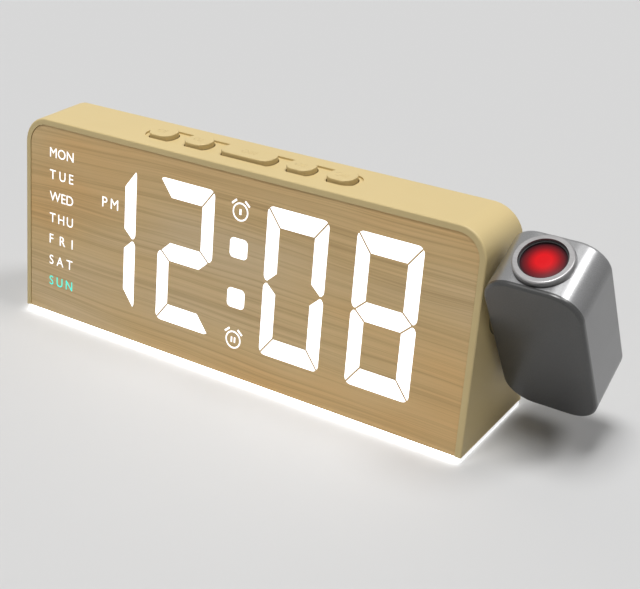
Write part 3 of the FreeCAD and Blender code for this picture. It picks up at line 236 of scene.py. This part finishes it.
class Finish(NodeMaker):
    """One finish in the making: its material, its main shader and the nodes that feed it."""

    def __init__(self, name, colour, roughness=0.5, metallic=0.0):
        self.material = bpy.data.materials.new(name)
        self.material.use_nodes = True
        super().__init__(self.material.node_tree)
        self.shader = self.tree.nodes["Principled BSDF"]
        self.set("Base Color", (*colour, 1.0))
        self.set("Roughness", roughness)
        self.set("Metallic", metallic)
        self.material.diffuse_color = (*colour, 1.0)
        self.place = None

    def set(self, socket, value):
        self.shader.inputs[socket].default_value = value

    def spot(self):
        """The place on the object, in metres."""
        if self.place is None:
            self.place = self.node("ShaderNodeTexCoord").outputs["Object"]
        return self.place

    def stretched(self, scale, turn=(0, 0, 0), source=None):
        source = source or self.spot()
        mapping = self.node(
            "ShaderNodeMapping", {"Vector": source, "Scale": scale, "Rotation": turn})
        return mapping.outputs["Vector"]

    def noise(self, scale, detail=2.0, roughness=0.5, source=None):
        made = self.node("ShaderNodeTexNoise", {
            "Vector": source or self.spot(), "Scale": scale,
            "Detail": detail, "Roughness": roughness})
        return made.outputs["Fac"]

    def ramp(self, share, *stops):
        """Colours by share: each stop is (place from 0 to 1, colour)."""
        made = self.node("ShaderNodeValToRGB", {"Fac": share})
        marks = made.color_ramp.elements
        while len(marks) < len(stops):
            marks.new(1.0)
        for mark, (at, colour) in zip(marks, stops):
            mark.position = at
            mark.color = (*colour, 1.0)
        return made.outputs["Color"]

    def blend(self, share, first, second, way="MIX"):
        made = self.node("ShaderNodeMix", data_type="RGBA", blend_type=way)
        for name, value in (("Factor_Float", share), ("A_Color", first), ("B_Color", second)):
            socket = next(s for s in made.inputs if s.identifier == name)
            self.feed(socket, value)
        return next(s for s in made.outputs if s.identifier == "Result_Color")

    def span(self, share, low, high):
        """A number that goes from low to high as share goes from 0 to 1."""
        made = self.node("ShaderNodeMapRange", {"Value": share, "To Min": low, "To Max": high})
        return made.outputs["Result"]

    def span_between(self, value, start, end, low, high):
        """A number that goes from low to high as value goes from start to end."""
        made = self.node("ShaderNodeMapRange", {
            "Value": value, "From Min": start, "From Max": end, "To Min": low, "To Max": high})
        return made.outputs["Result"]

    def with_painted_shade(self, colour, side_shade):
        """Painted shade: the colour on faces that look up, going over to a darker one on those that don't."""
        normal = self.node("ShaderNodeNewGeometry").outputs["Normal"]
        upward = self.node("ShaderNodeSeparateXYZ", {"Vector": normal}).outputs["Z"]
        shade = self.ramp(upward, (STEEP_FACE, (side_shade,) * 3), (LEVEL_FACE, (1.0, 1.0, 1.0)))
        return self.blend(1.0, colour, shade, way="MULTIPLY")

    def colour(self, value):
        self.feed(self.shader.inputs["Base Color"], value)

    def roughness(self, value):
        self.feed(self.shader.inputs["Roughness"], value)

    def bump(self, height, depth, strength=0.5):
        made = self.node("ShaderNodeBump", {
            "Height": height, "Distance": depth, "Strength": strength})
        self.feed(self.shader.inputs["Normal"], made.outputs["Normal"])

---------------

TASK DIRECTIONS » Print all of the data exactly as it was given.

OUTPUT »
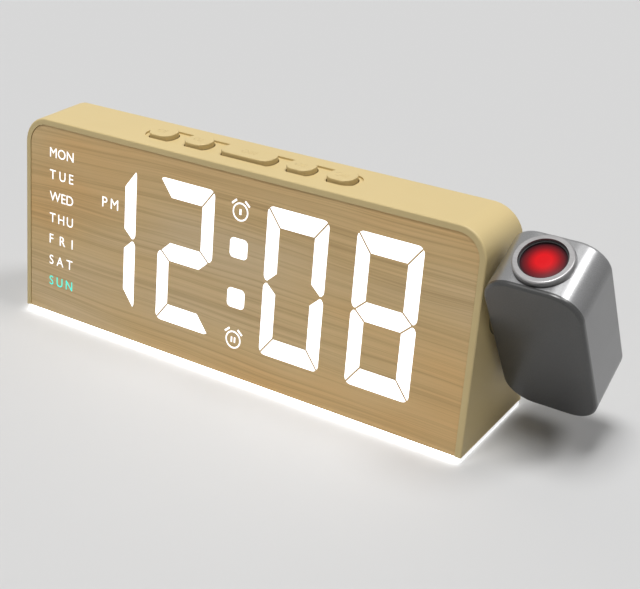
Write part 3 of the FreeCAD and Blender code for this picture. It picks up at line 236 of scene.py. This part finishes it.
class Finish(NodeMaker):
    """One finish in the making: its material, its main shader and the nodes that feed it."""

    def __init__(self, name, colour, roughness=0.5, metallic=0.0):
        self.material = bpy.data.materials.new(name)
        self.material.use_nodes = True
        super().__init__(self.material.node_tree)
        self.shader = self.tree.nodes["Principled BSDF"]
        self.set("Base Color", (*colour, 1.0))
        self.set("Roughness", roughness)
        self.set("Metallic", metallic)
        self.material.diffuse_color = (*colour, 1.0)
        self.place = None

    def set(self, socket, value):
        self.shader.inputs[socket].default_value = value

    def spot(self):
        """The place on the object, in metres."""
        if self.place is None:
            self.place = self.node("ShaderNodeTexCoord").outputs["Object"]
        return self.place

    def stretched(self, scale, turn=(0, 0, 0), source=None):
        source = source or self.spot()
        mapping = self.node(
            "ShaderNodeMapping", {"Vector": source, "Scale": scale, "Rotation": turn})
        return mapping.outputs["Vector"]

    def noise(self, scale, detail=2.0, roughness=0.5, source=None):
        made = self.node("ShaderNodeTexNoise", {
            "Vector": source or self.spot(), "Scale": scale,
            "Detail": detail, "Roughness": roughness})
        return made.outputs["Fac"]

    def ramp(self, share, *stops):
        """Colours by share: each stop is (place from 0 to 1, colour)."""
        made = self.node("ShaderNodeValToRGB", {"Fac": share})
        marks = made.color_ramp.elements
        while len(marks) < len(stops):
            marks.new(1.0)
        for mark, (at, colour) in zip(marks, stops):
            mark.position = at
            mark.color = (*colour, 1.0)
        return made.outputs["Color"]

    def blend(self, share, first, second, way="MIX"):
        made = self.node("ShaderNodeMix", data_type="RGBA", blend_type=way)
        for name, value in (("Factor_Float", share), ("A_Color", first), ("B_Color", second)):
            socket = next(s for s in made.inputs if s.identifier == name)
            self.feed(socket, value)
        return next(s for s in made.outputs if s.identifier == "Result_Color")

    def span(self, share, low, high):
        """A number that goes from low to high as share goes from 0 to 1."""
        made = self.node("ShaderNodeMapRange", {"Value": share, "To Min": low, "To Max": high})
        return made.outputs["Result"]

    def span_between(self, value, start, end, low, high):
        """A number that goes from low to high as value goes from start to end."""
        made = self.node("ShaderNodeMapRange", {
            "Value": value, "From Min": start, "From Max": end, "To Min": low, "To Max": high})
        return made.outputs["Result"]

    def with_painted_shade(self, colour, side_shade):
        """Painted shade: the colour on faces that look up, going over to a darker one on those that don't."""
        normal = self.node("ShaderNodeNewGeometry").outputs["Normal"]
        upward = self.node("ShaderNodeSeparateXYZ", {"Vector": normal}).outputs["Z"]
        shade = self.ramp(upward, (STEEP_FACE, (side_shade,) * 3), (LEVEL_FACE, (1.0, 1.0, 1.0)))
        return self.blend(1.0, colour, shade, way="MULTIPLY")

    def colour(self, value):
        self.feed(self.shader.inputs["Base Color"], value)

    def roughness(self, value):
        self.feed(self.shader.inputs["Roughness"], value)

    def bump(self, height, depth, strength=0.5):
        made = self.node("ShaderNodeBump", {
            "Height": height, "Distance": depth, "Strength": strength})
        self.feed(self.shader.inputs["Normal"], made.outputs["Normal"])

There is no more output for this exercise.